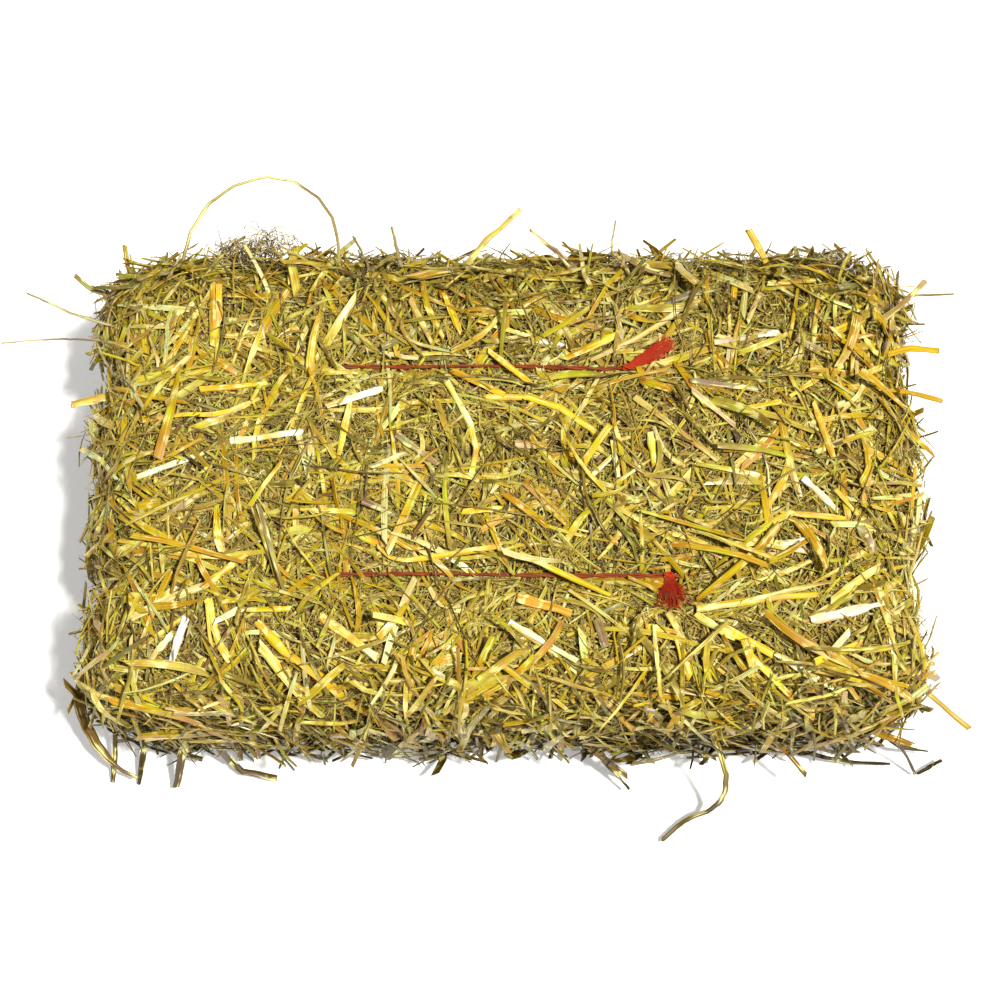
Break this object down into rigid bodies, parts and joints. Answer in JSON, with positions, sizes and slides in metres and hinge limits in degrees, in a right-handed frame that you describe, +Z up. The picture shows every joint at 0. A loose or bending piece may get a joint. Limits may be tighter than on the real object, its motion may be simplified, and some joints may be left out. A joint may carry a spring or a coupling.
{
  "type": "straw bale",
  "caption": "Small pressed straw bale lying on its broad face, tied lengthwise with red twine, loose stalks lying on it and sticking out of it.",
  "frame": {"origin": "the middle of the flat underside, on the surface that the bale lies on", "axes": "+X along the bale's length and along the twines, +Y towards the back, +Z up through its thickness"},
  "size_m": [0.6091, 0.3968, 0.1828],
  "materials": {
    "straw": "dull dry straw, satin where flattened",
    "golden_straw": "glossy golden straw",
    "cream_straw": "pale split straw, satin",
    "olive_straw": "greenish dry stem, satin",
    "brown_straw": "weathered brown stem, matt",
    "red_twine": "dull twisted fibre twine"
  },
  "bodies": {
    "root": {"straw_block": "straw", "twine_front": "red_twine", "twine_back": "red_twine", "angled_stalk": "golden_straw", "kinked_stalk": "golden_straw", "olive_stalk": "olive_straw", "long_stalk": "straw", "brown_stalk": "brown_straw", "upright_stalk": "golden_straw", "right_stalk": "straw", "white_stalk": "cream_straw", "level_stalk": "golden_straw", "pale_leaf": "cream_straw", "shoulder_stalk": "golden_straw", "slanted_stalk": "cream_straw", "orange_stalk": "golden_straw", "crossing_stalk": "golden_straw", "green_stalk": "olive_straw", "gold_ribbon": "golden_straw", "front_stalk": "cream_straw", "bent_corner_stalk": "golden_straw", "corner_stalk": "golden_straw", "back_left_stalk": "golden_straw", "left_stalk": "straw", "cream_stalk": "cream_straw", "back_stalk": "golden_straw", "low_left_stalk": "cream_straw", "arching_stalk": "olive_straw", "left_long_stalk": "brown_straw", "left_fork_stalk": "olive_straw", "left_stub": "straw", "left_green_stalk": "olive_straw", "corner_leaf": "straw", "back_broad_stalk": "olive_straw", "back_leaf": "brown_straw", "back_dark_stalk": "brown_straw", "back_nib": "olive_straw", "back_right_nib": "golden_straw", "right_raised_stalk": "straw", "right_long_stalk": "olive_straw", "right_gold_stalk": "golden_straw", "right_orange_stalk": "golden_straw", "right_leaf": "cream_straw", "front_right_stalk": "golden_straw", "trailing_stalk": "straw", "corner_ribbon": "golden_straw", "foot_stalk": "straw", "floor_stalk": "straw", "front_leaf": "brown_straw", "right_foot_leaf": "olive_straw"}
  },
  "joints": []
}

Directions for this task ▸
Output the full listing without altering anything.

Output of the task ▸
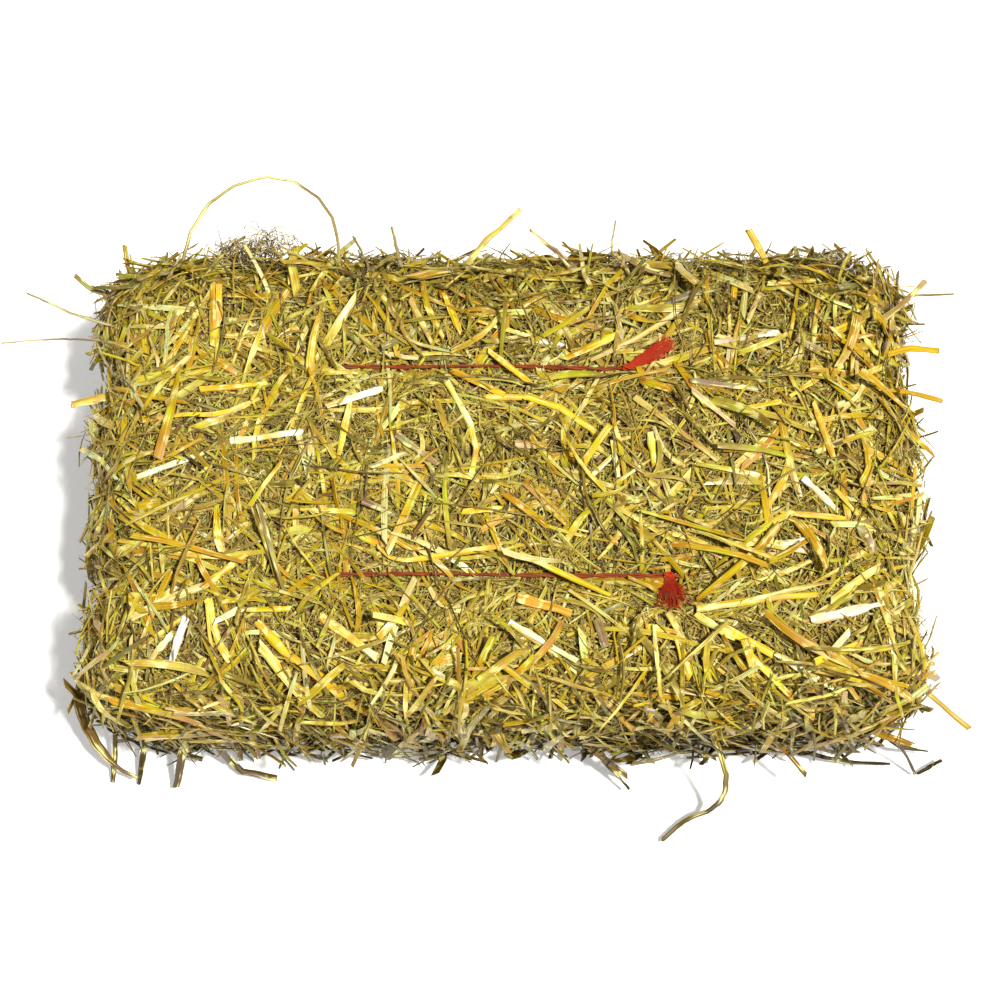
Break this object down into rigid bodies, parts and joints. Answer in JSON, with positions, sizes and slides in metres and hinge limits in degrees, in a right-handed frame that you describe, +Z up. The picture shows every joint at 0. A loose or bending piece may get a joint. Limits may be tighter than on the real object, its motion may be simplified, and some joints may be left out. A joint may carry a spring or a coupling.
{
  "type": "straw bale",
  "caption": "Small pressed straw bale lying on its broad face, tied lengthwise with red twine, loose stalks lying on it and sticking out of it.",
  "frame": {"origin": "the middle of the flat underside, on the surface that the bale lies on", "axes": "+X along the bale's length and along the twines, +Y towards the back, +Z up through its thickness"},
  "size_m": [0.6091, 0.3968, 0.1828],
  "materials": {
    "straw": "dull dry straw, satin where flattened",
    "golden_straw": "glossy golden straw",
    "cream_straw": "pale split straw, satin",
    "olive_straw": "greenish dry stem, satin",
    "brown_straw": "weathered brown stem, matt",
    "red_twine": "dull twisted fibre twine"
  },
  "bodies": {
    "root": {"straw_block": "straw", "twine_front": "red_twine", "twine_back": "red_twine", "angled_stalk": "golden_straw", "kinked_stalk": "golden_straw", "olive_stalk": "olive_straw", "long_stalk": "straw", "brown_stalk": "brown_straw", "upright_stalk": "golden_straw", "right_stalk": "straw", "white_stalk": "cream_straw", "level_stalk": "golden_straw", "pale_leaf": "cream_straw", "shoulder_stalk": "golden_straw", "slanted_stalk": "cream_straw", "orange_stalk": "golden_straw", "crossing_stalk": "golden_straw", "green_stalk": "olive_straw", "gold_ribbon": "golden_straw", "front_stalk": "cream_straw", "bent_corner_stalk": "golden_straw", "corner_stalk": "golden_straw", "back_left_stalk": "golden_straw", "left_stalk": "straw", "cream_stalk": "cream_straw", "back_stalk": "golden_straw", "low_left_stalk": "cream_straw", "arching_stalk": "olive_straw", "left_long_stalk": "brown_straw", "left_fork_stalk": "olive_straw", "left_stub": "straw", "left_green_stalk": "olive_straw", "corner_leaf": "straw", "back_broad_stalk": "olive_straw", "back_leaf": "brown_straw", "back_dark_stalk": "brown_straw", "back_nib": "olive_straw", "back_right_nib": "golden_straw", "right_raised_stalk": "straw", "right_long_stalk": "olive_straw", "right_gold_stalk": "golden_straw", "right_orange_stalk": "golden_straw", "right_leaf": "cream_straw", "front_right_stalk": "golden_straw", "trailing_stalk": "straw", "corner_ribbon": "golden_straw", "foot_stalk": "straw", "floor_stalk": "straw", "front_leaf": "brown_straw", "right_foot_leaf": "olive_straw"}
  },
  "joints": []
}